Employers Are Adapting Quickly

Markets often react faster than educational institutions. Since the launch of ChatGPT, entry-level job listings in the United Kingdom have dropped by about a third. In the United States, several states are removing degree requirements from public-sector roles. For example, in Maryland, the share of state-government job ads requiring a degree fell from roughly 68% to 53% between 2022 and 2024.

Economically, this shift reflects how employers are repricing labor due to AI’s ability to substitute for many routine tasks previously performed by graduates. If a chatbot can complete the work at near-zero marginal cost, the wage premium for junior analysts diminishes.

However, not all knowledge is equally affected. Economists such as David Autor and Daron Acemoglu highlight that technology substitutes for some tasks while complementing others. Codifiable knowledge – structured, rule-based material like tax codes or contract templates – is at risk of being replaced by AI. On the other hand, tacit knowledge – contextual skills such as leading a team through conflict – remains valuable and may even increase in value.

What Is Scarce Now?

Herbert Simon, a Nobel Prize-winning economist and cognitive scientist, once said, “A wealth of information creates a poverty of attention.” When facts become abundant and cheap, our limited capacity to filter, judge, and apply them becomes the real bottleneck.

This means that the scarcity today lies not in information itself, but in what machines still struggle to replicate: focused attention, sound judgment, strong ethics, creativity, and collaboration. These human qualities are the true assets in the current market.

I refer to these capabilities as the C.R.E.A.T.E.R. framework:

  • Critical thinking – asking smart questions and identifying weak arguments
  • Resilience and adaptability – staying steady when everything changes
  • Emotional intelligence – understanding people and leading with empathy
  • Accountability and ethics – taking responsibility for difficult decisions
  • Teamwork and collaboration – working well with people who think differently
  • Entrepreneurial creativity – seeing gaps and building new solutions
  • Reflection and lifelong learning – staying curious and ready to grow

These skills are the genuine scarcity in today’s market. They act as complements to AI rather than substitutes, which is why their wage returns remain stable or even increase.

What Universities Can Do

Universities must rethink their approach in light of these changes. Here are some steps they can take:

  1. Audit courses – if AI can already score highly on an exam, the value of teaching that content is near zero. Focus assessments on judgment and synthesis instead.
  2. Reinvest in the learning experience – allocate resources to coached projects, real-world simulations, and ethical decision labs where AI is a tool, not the main performer.
  3. Credential what matters – develop micro-credentials for skills like collaboration, initiative, and ethical reasoning. These signals show employers that students are AI complements, not substitutes.
  4. Work with industry collaboratively – invite employers to co-design assessments, not dictate them. A good partnership should function like a design studio, not a boardroom order sheet. Academics bring expertise and rigor, employers provide real-world use cases, and students help test and refine ideas.

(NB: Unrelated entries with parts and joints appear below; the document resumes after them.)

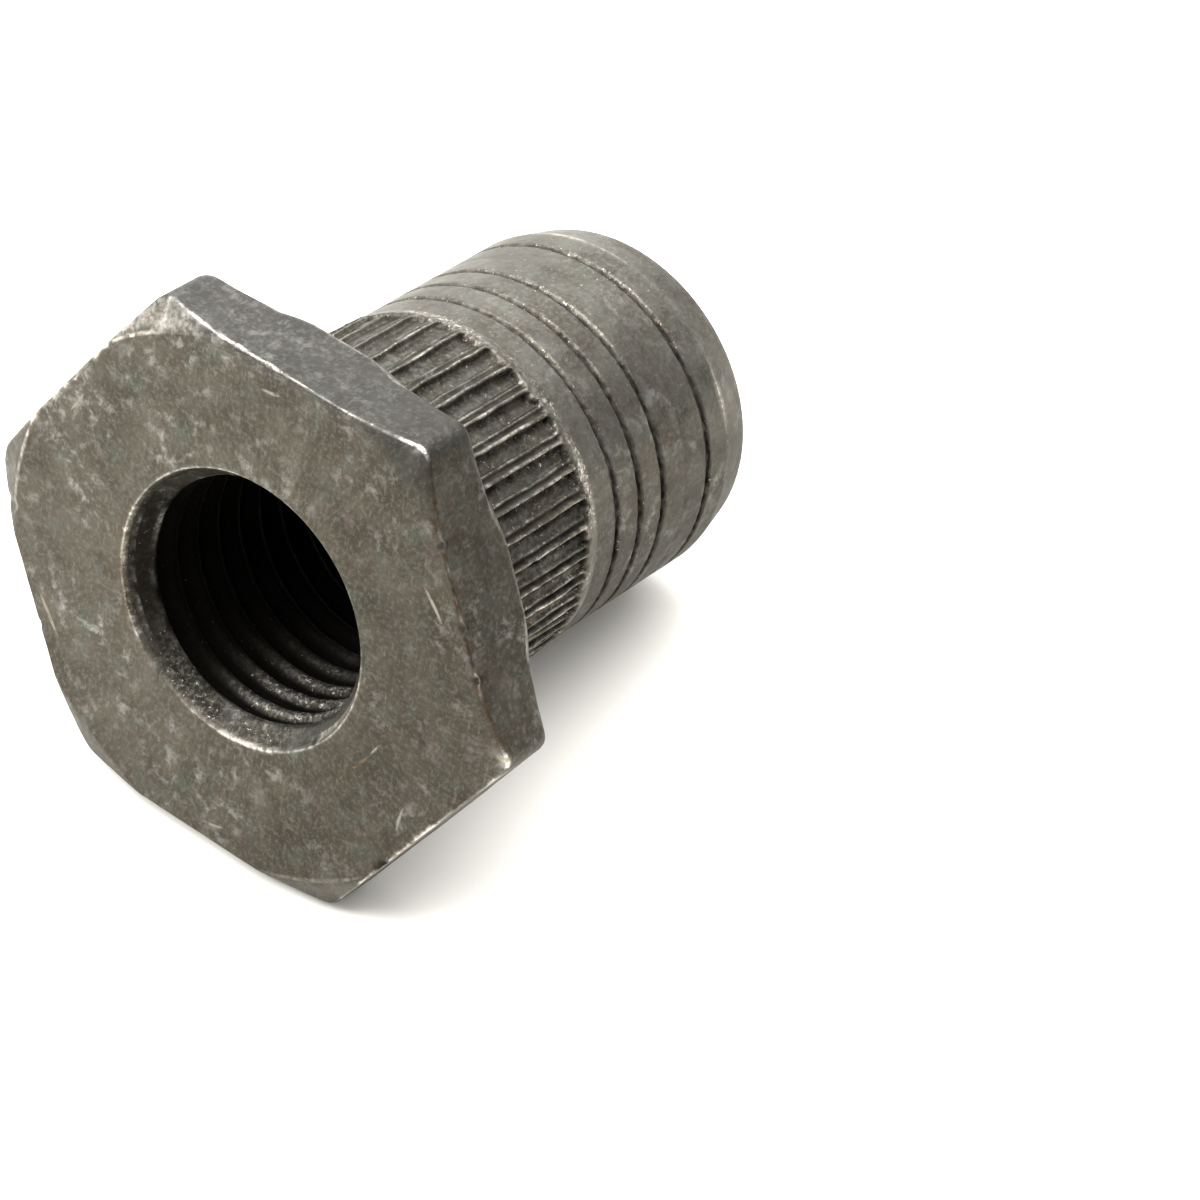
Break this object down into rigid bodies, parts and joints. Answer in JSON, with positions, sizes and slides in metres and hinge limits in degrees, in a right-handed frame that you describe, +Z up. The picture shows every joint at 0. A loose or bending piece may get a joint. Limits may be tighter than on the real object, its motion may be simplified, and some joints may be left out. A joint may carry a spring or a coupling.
{
  "type": "press-in nut",
  "caption": "Press-in nut: a thin chamfered hexagonal head on a long shank with a straight knurl, ring grooves, a tapered end and a threaded through hole.",
  "frame": {"origin": "point on the table below the middle of the nut's bounding box, with the nut lying at rest on one flat of its head and the rim of its shank", "axes": "+Z up from the table; the nut's axis runs from the head's outer face along +Y and dips 11.0 degrees below level; +X across the nut"},
  "size_m": [0.021, 0.0222, 0.0186],
  "materials": {
    "steel": "dark tumbled oxide, worn bright along the edges"
  },
  "bodies": {
    "root": {"press_nut": "steel"}
  },
  "joints": []
}
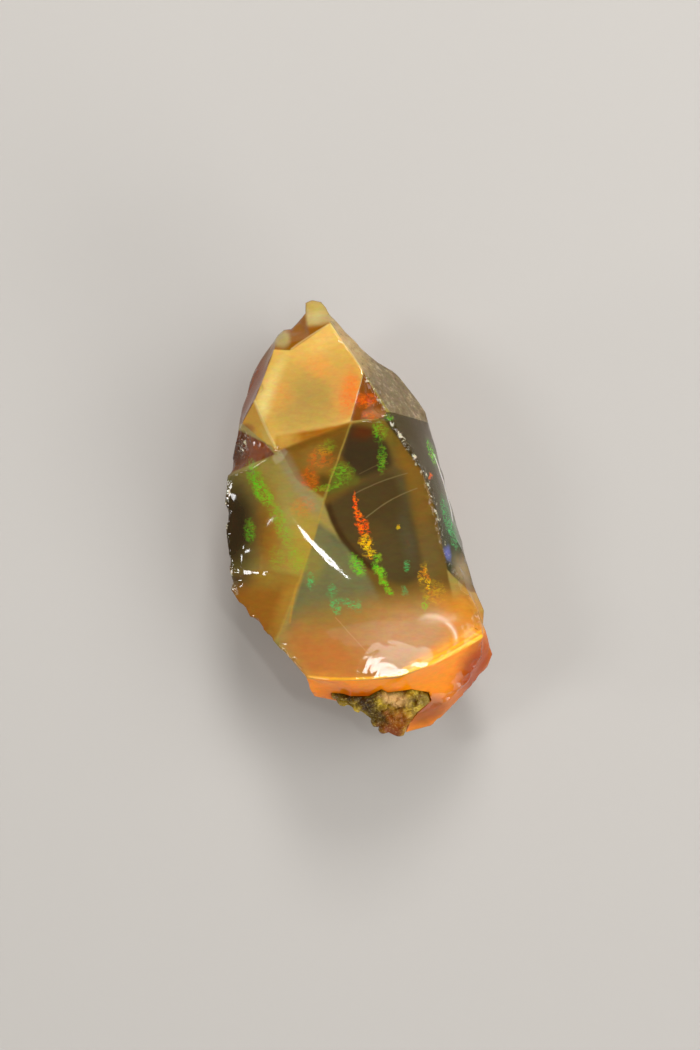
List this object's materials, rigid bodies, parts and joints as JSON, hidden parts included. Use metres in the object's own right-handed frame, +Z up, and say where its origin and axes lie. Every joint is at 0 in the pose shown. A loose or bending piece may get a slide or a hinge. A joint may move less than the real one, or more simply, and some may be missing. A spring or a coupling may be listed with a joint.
{
  "type": "rough opal",
  "caption": "Rough opal lying on its back: a translucent amber stone with dished glassy fracture faces, a frosted skin and a gritty remnant of host rock at its foot.",
  "frame": {"origin": "centre of the footprint, on the surface that the stone lies on", "axes": "+X to the right and +Y towards the pointed tip as the broad front is seen from above, +Z up out of the front"},
  "size_m": [0.0296, 0.0484, 0.0174],
  "materials": {
    "opal": "translucent amber, honey and olive opal with a glassy conchoidal surface and patches of fire",
    "host_rock": "matte, gritty olive-brown rock"
  },
  "bodies": {
    "root": {"opal": "opal", "host_rock": "host_rock"}
  },
  "joints": []
}
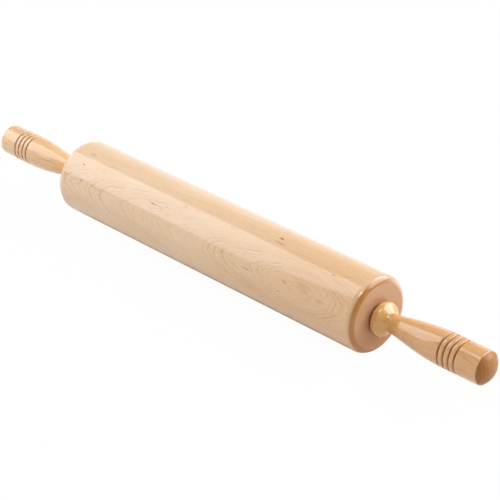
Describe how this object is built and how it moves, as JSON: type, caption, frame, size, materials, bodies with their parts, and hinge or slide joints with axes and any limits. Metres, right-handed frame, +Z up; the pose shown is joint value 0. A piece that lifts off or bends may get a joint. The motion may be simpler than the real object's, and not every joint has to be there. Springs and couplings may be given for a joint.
{
  "type": "rolling pin",
  "caption": "Turned maple rolling pin: a plain cylindrical barrel that spins on ball bearings round a steel rod, with a collared and grooved handle fixed on each end of the rod.",
  "frame": {"origin": "on the surface that the pin lies on, straight under the middle of the barrel", "axes": "+X along the axis from the left handle to the right one, +Y across the pin, +Z up; the pin's axis is 34.9 mm above the origin"},
  "size_m": [0.6234, 0.0698, 0.0698],
  "materials": {
    "barrel_maple": "clear satin lacquer over pale turned maple",
    "handle_maple": "clear gloss lacquer over golden turned maple",
    "rod_steel": "drawn bright bar",
    "bearing_steel": "ground and polished bearing steel",
    "ball_steel": "polished balls",
    "cage_brass": "machined brass",
    "spacer_steel": "turned steel tube"
  },
  "bodies": {
    "handles_and_axle": {"axle_rod": "rod_steel", "handle_left": "handle_maple", "handle_right": "handle_maple", "bearing_inner_ring_left": "bearing_steel", "bearing_inner_ring_right": "bearing_steel", "spacer_left": "spacer_steel", "spacer_right": "spacer_steel"},
    "barrel": {"barrel": "barrel_maple", "bearing_outer_ring_left": "bearing_steel", "bearing_outer_ring_right": "bearing_steel"},
    "ball_cage_left": {"ball_cage_left": "cage_brass", "ball_left_1": "ball_steel", "ball_left_2": "ball_steel", "ball_left_3": "ball_steel", "ball_left_4": "ball_steel", "ball_left_5": "ball_steel", "ball_left_6": "ball_steel", "ball_left_7": "ball_steel"},
    "ball_cage_right": {"ball_cage_right": "cage_brass", "ball_right_1": "ball_steel", "ball_right_2": "ball_steel", "ball_right_3": "ball_steel", "ball_right_4": "ball_steel", "ball_right_5": "ball_steel", "ball_right_6": "ball_steel", "ball_right_7": "ball_steel"}
  },
  "joints": [
    {"name": "barrel_spin", "type": "hinge", "parent": "handles_and_axle", "child": "barrel", "pos_m": [0, 0, 0.0349], "axis": [1, 0, 0], "continuous": true},
    {"name": "ball_cage_left_spin", "type": "hinge", "parent": "handles_and_axle", "child": "ball_cage_left", "pos_m": [-0.18602, 0, 0.0349], "axis": [1, 0, 0], "continuous": true},
    {"name": "ball_cage_right_spin", "type": "hinge", "parent": "handles_and_axle", "child": "ball_cage_right", "pos_m": [0.18602, 0, 0.0349], "axis": [1, 0, 0], "continuous": true}
  ],
  "couplings": [
    {"joint": "ball_cage_left_spin", "follows": "barrel_spin", "ratio": 0.632},
    {"joint": "ball_cage_right_spin", "follows": "barrel_spin", "ratio": 0.632}
  ]
}
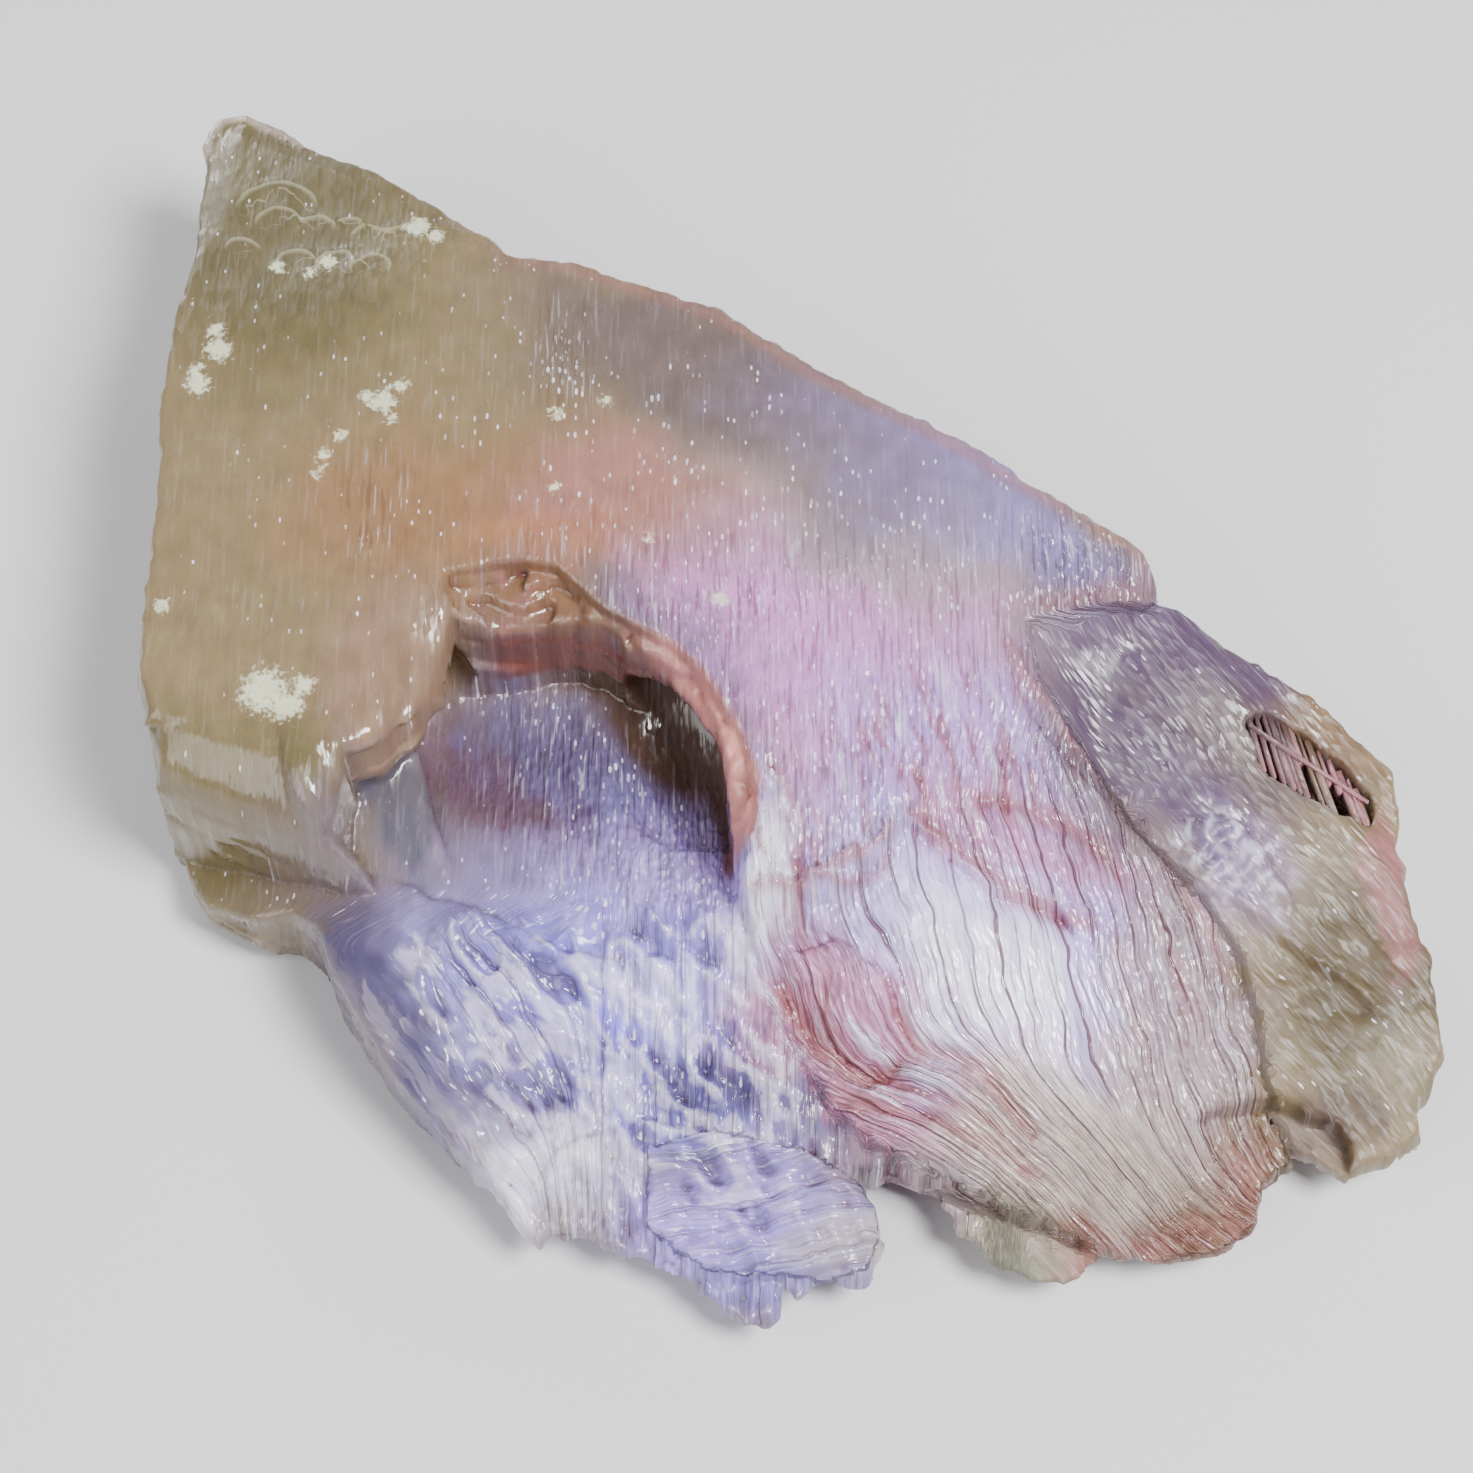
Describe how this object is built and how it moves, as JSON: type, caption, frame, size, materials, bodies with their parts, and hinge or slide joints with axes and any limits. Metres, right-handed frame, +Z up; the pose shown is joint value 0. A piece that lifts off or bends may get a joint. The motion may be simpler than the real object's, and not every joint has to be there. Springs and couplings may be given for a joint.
{
  "type": "selenite crystal",
  "caption": "Broken blade of selenite: a thick flat cleavage slab with a dissolved hollow, a fluted fan and thin translucent wings, lying on its face.",
  "frame": {"origin": "centre of the bounding box, on the flat cleavage face it lies on", "axes": "+Z up out of the upper cleavage face; +Y along the striations (the c axis) towards the acute tip; +X towards the thin right wing"},
  "size_m": [0.097, 0.098, 0.0209],
  "materials": {
    "selenite": "translucent honey to peach gypsum, pearly on the cleavage face, silky on the fan"
  },
  "bodies": {
    "root": {"selenite_crystal": "selenite"}
  },
  "joints": []
}
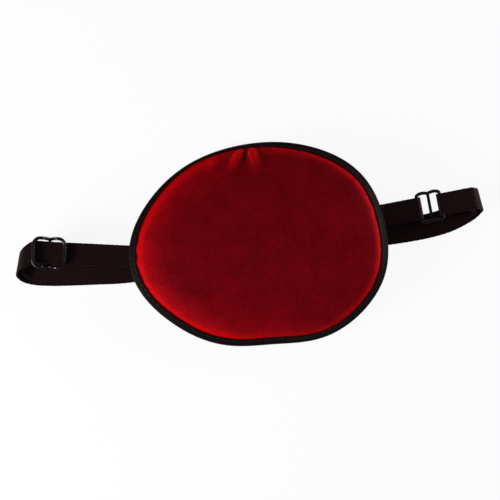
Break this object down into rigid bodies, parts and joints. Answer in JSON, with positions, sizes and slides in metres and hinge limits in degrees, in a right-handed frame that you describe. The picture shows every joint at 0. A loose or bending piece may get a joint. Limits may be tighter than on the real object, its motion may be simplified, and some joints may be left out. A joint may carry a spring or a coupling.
{
  "type": "eye patch",
  "caption": "Padded cloth eye patch with a bound rim on an adjustable elastic strap that runs through a slider and a joining ring, lying face up with the strap folded flat behind it.",
  "frame": {"origin": "under the middle of the patch, on the face of the elastic band that lies on the table", "axes": "+X towards the end with the joining ring, +Y up the patch, +Z out of the patch's front"},
  "size_m": [0.2108, 0.0913, 0.0139],
  "materials": {
    "red_satin": "deep red cloth with a soft sheen",
    "back_lining": "matte black brushed lining",
    "wadding": "off-white needled wadding",
    "binding_tape": "black folded tape",
    "elastic": "black knitted elastic",
    "thread": "black sewing thread",
    "buckle_plastic": "glossy moulded black plastic"
  },
  "bodies": {
    "patch": {"front_cover": "red_satin", "padding": "wadding", "back_cover": "back_lining", "edge_binding": "binding_tape", "binding_thread_front": "thread", "binding_thread_back": "thread", "left_tab": "elastic", "left_tab_bartack": "thread", "right_tab_upper": "elastic", "right_tab_lower": "elastic", "right_tab_bartack": "thread", "back_band_outer": "elastic", "back_band_inner": "elastic"},
    "left_wing": {"left_strap_outer": "elastic", "left_strap_inner": "elastic"},
    "slider": {"slider": "buckle_plastic", "strap_end": "elastic", "strap_end_bartack": "thread"},
    "right_wing": {"right_strap_outer": "elastic", "right_strap_inner": "elastic", "short_strap": "elastic"},
    "ring": {"ring": "buckle_plastic", "ring_loop": "elastic"}
  },
  "joints": [
    {"name": "left_strap_fold", "type": "hinge", "parent": "patch", "child": "left_wing", "pos_m": [-0.059, 0.00409, 0.006], "axis": [0.1219, 0.9925, 0], "range_deg": [0, 75]},
    {"name": "right_strap_fold", "type": "hinge", "parent": "patch", "child": "right_wing", "pos_m": [0.059, -0.005, 0.006], "axis": [0, -1, 0], "range_deg": [0, 75]},
    {"name": "slider_slide", "type": "slide", "parent": "left_wing", "child": "slider", "axis": [0.9781, -0.2079, 0], "range_m": [0, 0.022]},
    {"name": "ring_pivot", "type": "hinge", "parent": "right_wing", "child": "ring", "pos_m": [0.0732, 0.0039, 0.00425], "axis": [0.0262, -0.9997, 0], "range_deg": [0, 30]}
  ]
}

Universities can no longer rely on the scarcity of curated and credentialed information to set the price. Their competitive advantage now lies in cultivating human skills that complement AI. If they do not adapt, the market – including students and employers – will move on without them.

The opportunity is clear: shift the focus from content delivery to judgment formation. Teach students how to think with, not against, intelligent machines. The old model, which priced knowledge as a scarce good, is already slipping below its economic break-even point.